THREE QUESTIONS from an ARCHITECT

 

Walter, your attempt to establish a mathematical basis for development is admirable. (1) You must not be alone - have others attempted the same thing? In the end, physical objects are built which conform to the desires of people with money who build them. (2) In one sense, is there even urban design in the US? (3) Do you distinguish between urban planning and urban design?

(1)   I’m not aware of any other attempts at a mathematical basis for development but I am not an academic. Development has always had a mathematical foundation, but it has never been reduced to an effective leadership language. Zoning was our first attempt to lead development decisions, but its mathematical development vocabulary has been incomplete, uncorrelated and often contradictory. This is what I have been attempting to improve with the building design category classification, design specification templates, and implication measurements/predictions of “shelter capacity evaluation”. We cannot predict shelter design alternatives and lead shelter design decisions without a correlated mathematical vocabulary. The result of inattention will be continued annexation and consumption of land without anticipation of its consequences.

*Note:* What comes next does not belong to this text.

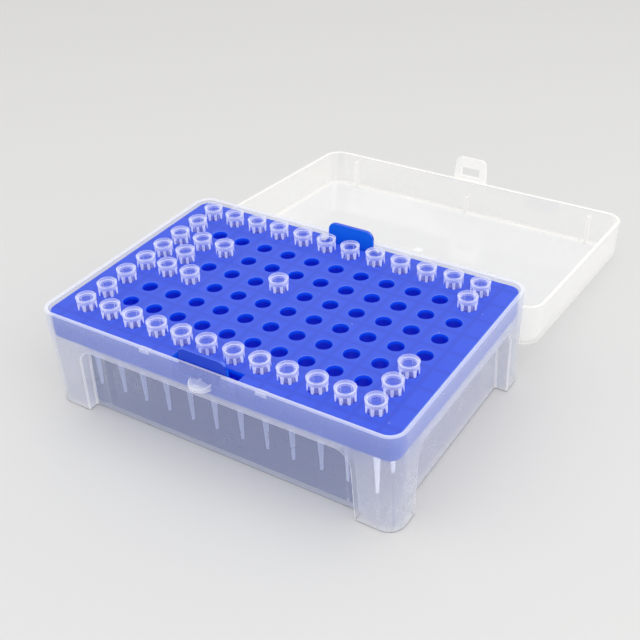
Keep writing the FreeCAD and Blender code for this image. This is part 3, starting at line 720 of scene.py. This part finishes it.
def floor_paint(stage):
    """The pale floor, with painted shade that makes it a little darker and warmer behind the box. Far off,
    painted light fades it to the surround's shade.
    """
    made, tree, out = new_material("Studio floor")
    position = object_position(tree)
    parts = node(tree, "ShaderNodeSeparateXYZ", {0: position}).outputs
    depth = maths(tree, "ADD", maths(tree, "MULTIPLY", parts["Y"], FLOOR_AWAY["Y"]),
                  maths(tree, "MULTIPLY", parts["X"], FLOOR_AWAY["X"]))
    # Painted shade: the floor darkens towards the back
    colour = mix(tree, ramp(tree, depth, *FLOOR_TURNS), stage.floor_near, stage.painted_shade_floor_far)
    reach = node(tree, "ShaderNodeVectorMath", {0: position}, operation="LENGTH").outputs["Value"]
    # Painted light: far off, the floor turns lighter, to the surround's shade
    colour = mix(tree, ramp(tree, reach, *FLOOR_FADES), colour, PAINTED_LIGHT_FAR_FLOOR)
    body = node(tree, "ShaderNodeBsdfPrincipled", {
        "Base Color": colour, "Roughness": 0.65, "Specular IOR Level": 0.25}).outputs[0]
    tree.links.new(body, out.inputs["Surface"])
    return made


def dress(name, slot, material, *others):
    """Gives a CAD node its finish; slot is not used. Each of others is a finish and a test that picks its faces
    by how tightly they curve, by their normals and by their centres; a later one goes over an earlier one."""
    piece = frame["nodes"][name]
    mesh = piece.data
    mesh.materials.clear()
    mesh.materials.append(material)
    bends, normals, centres = face_bends(mesh), face_vectors(mesh, "normal"), face_vectors(mesh, "center")
    which = np.zeros(len(mesh.polygons), np.int32)
    for number, (finish, pick) in enumerate(others, 1):
        mesh.materials.append(finish)
        which[pick(bends, normals, centres)] = number
    mesh.polygons.foreach_set("material_index", which)


# ------------------------ operators


class TIPBOX_OT_base(bpy.types.Operator):
    """Finish the clear base."""

    bl_idname = "tipbox.base"
    bl_label = "Finish the base"

    def execute(self, context):
        finish = context.scene.tipbox_base
        clear, rounded = clear_makers("base", finish, grain=0.0005, scratches=0.2, smudges=0.04)
        rim = BASE_HIGH.z - HAIR
        outside = np.array((finish.half_length, finish.half_width))

        def behind(centres, across):
            """How far each face's centre lies behind the wall that looks along that axis."""
            return outside[across] - np.abs(centres[:, across])

        def lumps(bends, normals, centres):
            sunk = np.minimum(behind(centres, 0), behind(centres, 1))
            ledges = (np.abs(normals[:, 2]) > ALONG) & (sunk < finish.step_depth + PLAY) & (
                np.abs(centres[:, 2] - finish.ledge_height) < LEDGE_PLAY)
            return ledges | (behind(centres, 1) < -HAIR)

        def panels(bends, normals, centres):
            depth = behind(centres, 1)
            return (depth > finish.step_depth - WALL_PLAY) & (depth < finish.step_depth + WALL_PLAY) & (
                np.abs(normals[:, 1]) > ALONG) & (centres[:, 2] < finish.ledge_height)

        def steps(bends, normals, centres):
            found = np.zeros(len(bends), bool)
            for across, along in ((1, 0), (0, 1)):
                depth = behind(centres, across)
                found |= (depth > PLAY) & (depth < finish.step_depth + PLAY) & (
                    np.abs(normals[:, across]) < ACROSS) & (behind(centres, along) > FOOT_REACH)
            return found & (centres[:, 2] < finish.ledge_height + 0.0003) & (centres[:, 2] > 0.0005)

        def edges(bends, normals, centres):
            rim_faces = (normals[:, 2] > SQUARE_ON) & (centres[:, 2] > rim)
            return (bends > finish.edge_bend) | rim_faces

        # Painted contact shadow: faces whose centres lie this low
        def soles(bends, normals, centres):
            return (centres[:, 2] < finish.contact_shadow_height) & (normals[:, 2] > -0.95)

        dress("base", "clear_base",
              clear("plastic", finish.cloudiness, finish.tint),
              # Painted shade on the sunken panels
              (clear("panels", finish.cloudiness, finish.panel_shade_tint, passed=finish.panel_shade_passed), panels),
              (clear("steps", finish.step_glow, finish.tint), steps),
              (clear("lumps", finish.lump_glow, finish.edge_tint, both=True), lumps),
              (rounded("edges", finish.edge_glow), edges),
              # Painted contact shadow along the edge that meets the table
              (clear("soles", finish.contact_shadow_share, finish.contact_shadow_tint, shine=DULL_SHINE), soles))
        return {"FINISHED"}


class TIPBOX_OT_tray(bpy.types.Operator):
    """Finish the blue tray."""

    bl_idname = "tipbox.tray"
    bl_label = "Finish the tray"

    def execute(self, context):
        finish = context.scene.tipbox_tray

        def tabs(bends, normals, centres):
            return (np.abs(normals[:, 2]) < ACROSS) & (
                centres[:, 2] > TRAY_HIGH.z - finish.tab_height + 0.0003)

        # Painted shade on the tabs' outer faces
        def outer(bends, normals, centres):
            return tabs(bends, normals, centres) & (normals[:, 1] * centres[:, 1] > 0)

        dress("tray", "blue_tray", blue_satin("Blue satin plastic", finish, 0.5, finish.painted_side_colour),
              (blue_satin("Blue satin tabs", finish, finish.tab_sheen, finish.painted_side_colour), tabs),
              (blue_satin("Blue satin tab backs painted shade", finish, finish.tab_sheen, finish.painted_outer_shade), outer))
        return {"FINISHED"}


def shut(centres):
    """Points on the open lid, moved to where they are when the lid is shut."""
    hinge = frame["joints"][0]
    axis = Vector(hinge["axis"])
    turn = np.array(Matrix.Rotation(math.radians(hinge["range_deg"][1]), 3, axis))
    pivot = np.array(hinge["pos_m"])
    return (centres - pivot) @ turn.T + pivot


class TIPBOX_OT_lid(bpy.types.Operator):
    """Finish the clear lid."""

    bl_idname = "tipbox.lid"
    bl_label = "Finish the lid"

    def execute(self, context):
        finish = context.scene.tipbox_lid
        middle = (LID_LOW + LID_HIGH) / 2
        clear, rounded = clear_makers("lid", finish, grain=0.0006, scratches=0.5, smudges=0.04)

        def walls(bends, normals, centres):
            return np.abs(normals[:, 2]) < ACROSS

        def edges(bends, normals, centres):
            return bends > finish.edge_bend

        def corners(bends, normals, centres):
            return bends > finish.corner_bend

        def tongue(bends, normals, centres):
            return shut(centres)[:, 2] < finish.rim_height

        dress("lid", "clear_lid",
              clear("plastic", finish.cloudiness, finish.tint, gate=tuple(middle)),
              (clear("walls", finish.wall_glow, finish.edge_tint), walls),
              (rounded("corners", finish.corner_glow), corners),
              (rounded("edges", finish.edge_glow), edges),
              (clear("tongue", finish.step_glow, finish.edge_tint), tongue))
        return {"FINISHED"}


class TIPBOX_OT_tips(bpy.types.Operator):
    """Finish every tip that stands in the tray."""

    bl_idname = "tipbox.tips"
    bl_label = "Finish the tips"

    def execute(self, context):
        finish = context.scene.tipbox_tips
        clear, rounded = clear_makers("tip", finish, grain=0.0003, scratches=0.2, smudges=0.04)
        wall = clear("plastic", finish.cloudiness, finish.tint)
        band = clear("bands", finish.band_glow, finish.edge_tint)
        rim = rounded("rims", finish.edge_glow)
        # The tubes carry a painted glow
        tube = clear("tubes", finish.tube_glow, finish.tube_tint, ROUGH_SKIN, piped=finish.piped_light)
        names = sorted(n for n in frame["nodes"] if n.startswith("tip_"))
        if not names:
            raise RuntimeError("the tray holds no tips")
        seat = TRAY_HIGH.z - context.scene.tipbox_tray.tab_height

        def reach(centres):
            """How far each face's centre lies from the tip's axis."""
            axis = (centres.max(0) + centres.min(0)) / 2
            return np.hypot(centres[:, 0] - axis[0], centres[:, 1] - axis[1])

        def bands(bends, normals, centres):
            return centres[:, 2] > seat + finish.band_height

        def ribs(bends, normals, centres):
            return (centres[:, 2] > seat - 0.0001) & (centres[:, 2] < seat + finish.band_height) & (
                reach(centres) > finish.core_radius)

        def rims(bends, normals, centres):
            level = np.abs(normals[:, 2]) > SQUARE_ON
            return ((bends > finish.edge_bend) | level) & (centres[:, 2] > seat + finish.band_height)

        def tubes(bends, normals, centres):
            return centres[:, 2] < TRAY_LOW.z

        for name in names:
            dress(name, "clear_tip", wall, (band, bands), (rim, ribs), (rim, rims), (tube, tubes))
        return {"FINISHED"}


def soft_lamp(name, place, power):
    """A square area lamp at place that faces the box."""
    data = bpy.data.lights.new(name, "AREA")
    data.shape = "SQUARE"
    data.size = LAMP_SIZE
    data.energy = power
    lamp = bpy.data.objects.new(name, data)
    lamp.location = place
    lamp.rotation_euler = (Vector(LAMP_TARGET) - Vector(place)).to_track_quat("-Z", "Y").to_euler()
    bpy.context.scene.collection.objects.link(lamp)


class TIPBOX_OT_stage(bpy.types.Operator):
    """Set the floor, the soft lamps, the surround and the camera."""

    bl_idname = "tipbox.stage"
    bl_label = "Set the stage"

    def execute(self, context):
        stage = context.scene.tipbox_stage
        scene = context.scene
        self.lay_floor(stage)
        self.light(scene, stage)
        self.place_camera(scene, stage)
        scene.view_settings.view_transform = "Standard"
        scene.cycles.max_bounces = 24
        scene.cycles.transmission_bounces = 20
        scene.cycles.transparent_max_bounces = 40
        return {"FINISHED"}

    def lay_floor(self, stage):
        """A wide disc at height 0."""
        mesh = bpy.data.meshes.new("Floor")
        turns = [math.tau * k / FLOOR_SIDES for k in range(FLOOR_SIDES)]
        rim = [(FLOOR_RADIUS * math.cos(turn), FLOOR_RADIUS * math.sin(turn), 0.0) for turn in turns]
        mesh.from_pydata(rim, [], [tuple(range(FLOOR_SIDES))])
        mesh.materials.append(floor_paint(stage))
        floor = bpy.data.objects.new("Floor", mesh)
        bpy.context.scene.collection.objects.link(floor)

    def light(self, scene, stage):
        """Three soft lamps, and a pale surround that looks a little darker than it shines."""
        for name, place, share in LAMPS:
            soft_lamp(name, place, stage.key_power * share)
        world = bpy.data.worlds.new("Surround")
        world.use_nodes = True
        tree = world.node_tree
        tree.nodes.clear()
        rays = tree.nodes.new("ShaderNodeLightPath").outputs
        seen = maths(tree, "MAXIMUM", rays["Is Camera Ray"],
                     maths(tree, "MAXIMUM", rays["Is Glossy Ray"], rays["Is Transmission Ray"]))
        lit = node(tree, "ShaderNodeBackground", {"Color": WHITE, "Strength": stage.sky_level}).outputs[0]
        shown = node(tree, "ShaderNodeBackground", {
            "Color": SHOWN_SURROUND, "Strength": SHOWN_STRENGTH}).outputs[0]
        out = tree.nodes.new("ShaderNodeOutputWorld")
        tree.links.new(blend(tree, seen, lit, shown), out.inputs["Surface"])
        scene.world = world

    def place_camera(self, scene, stage):
        """The camera in front of the box, to its right and above it."""
        data = bpy.data.cameras.new("Camera")
        data.sensor_width = SENSOR_WIDTH
        data.lens = LENS
        data.clip_start = 0.01
        data.clip_end = 20.0
        camera = bpy.data.objects.new("Camera", data)
        right = Vector(CAMERA_RIGHT).normalized()
        ahead = Vector(CAMERA_AHEAD).normalized()
        up = right.cross(ahead).normalized()
        right = ahead.cross(up).normalized()
        turned = Matrix((right, up, -ahead)).transposed()
        camera.matrix_world = Matrix.Translation((*CAMERA_PLACE, stage.camera_height)) @ turned.to_4x4()
        scene.collection.objects.link(camera)
        scene.camera = camera


class TIPBOX_PT_panel(bpy.types.Panel):
    """The tip box's finishes and stage."""

    bl_idname = "TIPBOX_PT_panel"
    bl_label = "Tip Box"
    bl_space_type = "VIEW_3D"
    bl_region_type = "UI"
    bl_category = "Tip Box"

    def draw(self, context):
        for maker, settings in STEPS:
            box = self.layout.box()
            box.operator(maker.bl_idname)
            group_of = getattr(context.scene, settings)
            for key in group_of.bl_rna.properties.keys():
                if key not in ("rna_type", "name"):
                    box.prop(group_of, key)


STEPS = (
    (TIPBOX_OT_base, "tipbox_base"),
    (TIPBOX_OT_tray, "tipbox_tray"),
    (TIPBOX_OT_lid, "tipbox_lid"),
    (TIPBOX_OT_tips, "tipbox_tips"),
    (TIPBOX_OT_stage, "tipbox_stage"),
)
SETTINGS = {
    "tipbox_base": BaseFinish,
    "tipbox_tray": TrayFinish,
    "tipbox_lid": LidFinish,
    "tipbox_tips": TipFinish,
    "tipbox_stage": StageSettings,
}
CLASSES = (*SETTINGS.values(), *(maker for maker, _ in STEPS), TIPBOX_PT_panel)


def register():
    for made in CLASSES:
        bpy.utils.register_class(made)
    for name, made in SETTINGS.items():
        setattr(bpy.types.Scene, name, bpy.props.PointerProperty(type=made))


def unregister():
    for name in SETTINGS:
        delattr(bpy.types.Scene, name)
    for made in reversed(CLASSES):
        bpy.utils.unregister_class(made)


def main():
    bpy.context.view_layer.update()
    register()
    for maker, _ in STEPS:
        area, name = maker.bl_idname.split(".")
        getattr(getattr(bpy.ops, area), name)()


if __name__ == "__main__":
    main()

(2)   I think you will find landscape architecture more focused on urban design since it involves the exterior spaces/places created by compositions of building mass/shelter capacity, parking, pavement, unpaved open space, and movement systems within urban areas. These divisions do exist within some public planning departments but the absence an adequate leadership language forces them to focus on project proposals rather than three-dimensional plans for economic stability that can afford a desirable quality of life. Architects seem to be focused on the internal context and exterior building appearance needed to satisfy the shelter requirements associated with a client’s activity. Exterior urban context seems to be more of an afterthought related to the building floor plan required and the land available. This makes the urban places created a matter of chance that continues to depend on annexation to correct inadequate physical, social, and economic decisions.

(3)   To me there is a great difference between urban planning and urban design. In my opinion, the language of planning has been concerned with the two-dimensional compatibility of social activity. It has been unable to effectively address or discuss the physical and economic implications of shelter capacity decisions beyond appearance and has failed to adequately address or define “context” in terms capable of leading hundreds of thousands of designers toward desired objectives. The only option in these cases has been annexation for more projects and hope for a financially successful future. It is a comprehensive problem that cannot be addressed by individual investors. It can only be solved with a city planning language that has mathematically correlated urban design leadership potential.

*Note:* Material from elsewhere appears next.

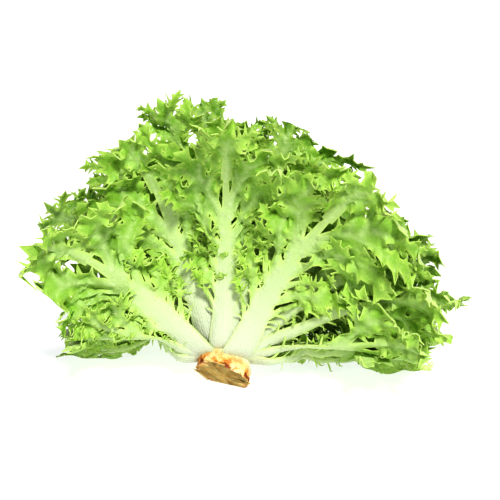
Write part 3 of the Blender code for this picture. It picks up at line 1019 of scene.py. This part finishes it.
def standing_place(stem):
    """How far the stem moves sideways to stand where its solid stands."""
    points = np.array([v.co for v in stem.data.vertices])
    solid_low, solid_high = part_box("stem")
    middle = 0.5 * (np.array(solid_low) + np.array(solid_high)) - 0.5 * (points.min(0) + points.max(0))
    return Vector((middle[0], middle[1], 0.0))


stem = make_stem()
offset = standing_place(stem)
leaf_material = leaf_finish()
place(stem, offset, stem_finish(), "stem_cream", ["stem"])
for index in range(LEAVES):
    name = f"endive_leaf_{index + 1:02d}"
    azimuth = FIRST_AZIMUTH + GOLDEN_ANGLE * index
    leaf = make_leaf(name, index, azimuth, 1.0, LIFT * max(0, index - 1), random.Random(SEED + index))
    place(leaf, offset, leaf_material, "leaf_green", [f"leaf_{index + 1:02d}"])
for index in range(LEAVES_BETWEEN):
    name = f"leaf_between_{index + 1:02d}"
    azimuth = FIRST_AZIMUTH + GOLDEN_ANGLE * (index + 0.5)
    length = 1.0 if index + 1 in TALL_BETWEEN else 0.62 + 0.05 * (index % 4)
    leaf = make_leaf(name, index + 3.5, azimuth, length, LIFT * (index + 1), random.Random(BETWEEN_SEED + index))
    place(leaf, offset, leaf_material, "leaf_green", [])
for index, (degrees, order, spread, length, slim) in enumerate(LOW_LEAVES):
    name = f"low_leaf_{index + 1}"
    form = random.Random(LOW_SEED + index)
    leaf = make_leaf(name, order, math.radians(degrees), length, 0.0, form, math.radians(spread), slim)
    place(leaf, offset, leaf_material, "leaf_green", [])
for index in range(HEART_LEAVES):
    place(make_heart_leaf(index), offset, leaf_material, "heart_yellow", ["heart"])


# The floor, the light and the camera


def add_sun(towards, strength, softness):
    """A wide soft light from far away in this direction."""
    lamp = bpy.data.lights.new("softbox", "SUN")
    lamp.energy = strength
    lamp.angle = math.radians(softness)
    obj = bpy.data.objects.new("softbox", lamp)
    bpy.context.scene.collection.objects.link(obj)
    obj.rotation_euler = Vector(towards).to_track_quat("Z", "Y").to_euler()


def make_floor():
    """A plain white floor that glows a little, so that it stays white to its edges."""
    bm = bmesh.new()
    bmesh.ops.create_grid(bm, x_segments=1, y_segments=1, size=6.0)
    mesh = bpy.data.meshes.new("floor")
    bm.to_mesh(mesh)
    bm.free()
    floor = bpy.data.objects.new("floor", mesh)
    bpy.context.scene.collection.objects.link(floor)
    f = Finish("white_floor", 0.9)
    f.shader.inputs["Emission Color"].default_value = (0.97, 0.985, 1.0, 1.0)
    f.shader.inputs["Emission Strength"].default_value = 0.55
    floor.data.materials.append(f.paint((0.5, 0.5, 0.5)))


def fill_with_light(strength):
    """The same white light from all around."""
    world = bpy.data.worlds.new("studio")
    bpy.context.scene.world = world
    world.use_nodes = True
    world.node_tree.nodes["Background"].inputs["Color"].default_value = (1, 1, 1, 1)
    world.node_tree.nodes["Background"].inputs["Strength"].default_value = strength


def set_camera(aim, field, lens):
    """A camera that looks down at this point from the front, with a field of view this wide there."""
    camera_data = bpy.data.cameras.new("camera")
    camera = bpy.data.objects.new("camera", camera_data)
    bpy.context.scene.collection.objects.link(camera)
    bpy.context.scene.camera = camera
    camera_data.lens = lens
    distance = lens * field / camera_data.sensor_width
    camera.location = aim + Vector((0, -math.cos(ELEVATION), math.sin(ELEVATION))) * distance
    camera.rotation_euler = (aim - camera.location).to_track_quat("-Z", "Y").to_euler()


make_floor()
fill_with_light(0.18)
add_sun((0.22, -0.80, 0.92), 2.6, 12)
set_camera(Vector((0.0, 0.0, 0.088)), 0.3745, 90)
bpy.context.scene.view_settings.view_transform = "Standard"
bpy.context.scene.view_settings.look = "High Contrast"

I don’t believe the problem of unlimited shelter growth on a planet with limited land area can be solved by individual investors without public leadership. In my opinion, the public and private interests involved have not been able to speak to each other in a language that can reconcile their interests. The private sector attempts to anticipate with the pattern language of design while the public sector attempts to regulate with the written word and miscellaneous, conflicting dimensional specifications. The language of shelter capacity evaluation reconciles this conflicting message with forecast models and embedded architectural algorithms that can be used to measure, evaluate, predict, regulate, and build knowledge. It is a common language that can be shared by public and private interests to break down mistrust with correlated predictions and mutual understanding.